### DATA SHOWN
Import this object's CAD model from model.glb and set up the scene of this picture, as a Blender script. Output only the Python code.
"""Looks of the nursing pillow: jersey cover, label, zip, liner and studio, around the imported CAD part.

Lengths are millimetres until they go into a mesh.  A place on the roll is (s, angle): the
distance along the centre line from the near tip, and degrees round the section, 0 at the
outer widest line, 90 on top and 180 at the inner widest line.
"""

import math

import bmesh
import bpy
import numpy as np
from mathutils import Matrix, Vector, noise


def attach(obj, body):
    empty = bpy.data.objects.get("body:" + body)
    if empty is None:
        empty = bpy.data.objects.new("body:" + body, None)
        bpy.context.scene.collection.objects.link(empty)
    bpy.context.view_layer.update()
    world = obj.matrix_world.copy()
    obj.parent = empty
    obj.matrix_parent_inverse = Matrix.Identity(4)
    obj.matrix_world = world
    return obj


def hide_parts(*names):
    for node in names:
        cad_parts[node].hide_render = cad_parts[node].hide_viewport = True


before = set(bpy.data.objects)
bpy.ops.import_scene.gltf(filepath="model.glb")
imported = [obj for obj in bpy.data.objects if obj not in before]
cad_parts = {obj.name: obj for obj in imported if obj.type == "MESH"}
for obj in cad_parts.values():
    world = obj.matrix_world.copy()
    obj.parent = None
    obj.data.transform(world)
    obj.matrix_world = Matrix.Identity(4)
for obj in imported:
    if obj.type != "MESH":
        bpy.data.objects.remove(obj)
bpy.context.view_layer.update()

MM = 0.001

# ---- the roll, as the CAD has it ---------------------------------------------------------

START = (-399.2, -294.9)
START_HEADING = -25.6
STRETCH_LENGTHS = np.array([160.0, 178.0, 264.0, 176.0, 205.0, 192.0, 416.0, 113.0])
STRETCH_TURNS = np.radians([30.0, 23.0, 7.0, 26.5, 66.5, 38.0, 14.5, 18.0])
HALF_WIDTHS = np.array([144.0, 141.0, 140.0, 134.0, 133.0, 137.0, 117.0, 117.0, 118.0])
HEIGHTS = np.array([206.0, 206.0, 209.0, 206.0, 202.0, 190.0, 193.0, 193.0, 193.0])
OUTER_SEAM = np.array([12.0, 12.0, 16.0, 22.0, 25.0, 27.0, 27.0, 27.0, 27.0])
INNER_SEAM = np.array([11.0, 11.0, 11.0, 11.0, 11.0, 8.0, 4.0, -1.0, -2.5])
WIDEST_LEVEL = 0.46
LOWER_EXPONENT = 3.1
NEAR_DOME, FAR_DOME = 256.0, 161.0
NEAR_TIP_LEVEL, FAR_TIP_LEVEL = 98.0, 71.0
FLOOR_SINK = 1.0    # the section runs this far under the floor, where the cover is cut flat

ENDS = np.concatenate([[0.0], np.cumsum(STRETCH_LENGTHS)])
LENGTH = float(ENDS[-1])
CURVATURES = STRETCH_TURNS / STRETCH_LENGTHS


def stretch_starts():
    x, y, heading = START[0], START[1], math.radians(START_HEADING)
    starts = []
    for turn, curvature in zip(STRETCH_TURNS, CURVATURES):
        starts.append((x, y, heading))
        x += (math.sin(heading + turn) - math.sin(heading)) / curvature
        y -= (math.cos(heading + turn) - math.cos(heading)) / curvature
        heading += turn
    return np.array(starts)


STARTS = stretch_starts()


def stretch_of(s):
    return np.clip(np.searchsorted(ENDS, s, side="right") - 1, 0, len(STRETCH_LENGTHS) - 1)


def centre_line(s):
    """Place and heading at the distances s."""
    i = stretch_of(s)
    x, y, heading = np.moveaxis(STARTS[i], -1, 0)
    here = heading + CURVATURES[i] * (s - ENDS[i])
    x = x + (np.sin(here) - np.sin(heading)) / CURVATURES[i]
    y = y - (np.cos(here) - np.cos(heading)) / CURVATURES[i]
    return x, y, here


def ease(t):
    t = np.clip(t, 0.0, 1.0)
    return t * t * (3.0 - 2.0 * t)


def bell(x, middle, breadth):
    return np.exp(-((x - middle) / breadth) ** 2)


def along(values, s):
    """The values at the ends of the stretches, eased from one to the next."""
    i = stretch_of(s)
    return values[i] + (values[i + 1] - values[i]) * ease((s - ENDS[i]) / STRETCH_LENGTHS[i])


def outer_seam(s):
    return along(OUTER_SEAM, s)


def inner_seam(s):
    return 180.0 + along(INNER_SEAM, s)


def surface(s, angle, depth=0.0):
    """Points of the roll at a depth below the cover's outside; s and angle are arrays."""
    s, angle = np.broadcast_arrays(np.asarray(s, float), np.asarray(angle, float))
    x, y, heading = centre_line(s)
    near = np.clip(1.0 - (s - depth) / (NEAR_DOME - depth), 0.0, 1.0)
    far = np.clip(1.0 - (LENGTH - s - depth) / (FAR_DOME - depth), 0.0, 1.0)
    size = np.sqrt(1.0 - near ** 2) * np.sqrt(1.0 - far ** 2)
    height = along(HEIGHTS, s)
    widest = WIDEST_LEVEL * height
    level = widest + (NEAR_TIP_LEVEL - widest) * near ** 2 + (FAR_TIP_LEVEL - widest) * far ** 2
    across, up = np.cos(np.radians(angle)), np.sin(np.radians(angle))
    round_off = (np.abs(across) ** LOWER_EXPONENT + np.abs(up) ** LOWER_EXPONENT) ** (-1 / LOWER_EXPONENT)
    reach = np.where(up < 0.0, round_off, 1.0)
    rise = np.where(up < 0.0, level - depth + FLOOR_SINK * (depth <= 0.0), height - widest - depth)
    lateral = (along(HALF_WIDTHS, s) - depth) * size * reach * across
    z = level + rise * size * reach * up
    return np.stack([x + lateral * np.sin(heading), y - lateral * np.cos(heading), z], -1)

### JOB
Print exactly the run of lines that starts at the line with "obj.matrix_world = world" and ends at the line with "# ---- the roll, as". Leave out every other line.

### TASK OUTPUT
    obj.matrix_world = world
    return obj


def hide_parts(*names):
    for node in names:
        cad_parts[node].hide_render = cad_parts[node].hide_viewport = True


before = set(bpy.data.objects)
bpy.ops.import_scene.gltf(filepath="model.glb")
imported = [obj for obj in bpy.data.objects if obj not in before]
cad_parts = {obj.name: obj for obj in imported if obj.type == "MESH"}
for obj in cad_parts.values():
    world = obj.matrix_world.copy()
    obj.parent = None
    obj.data.transform(world)
    obj.matrix_world = Matrix.Identity(4)
for obj in imported:
    if obj.type != "MESH":
        bpy.data.objects.remove(obj)
bpy.context.view_layer.update()

MM = 0.001

# ---- the roll, as the CAD has it ---------------------------------------------------------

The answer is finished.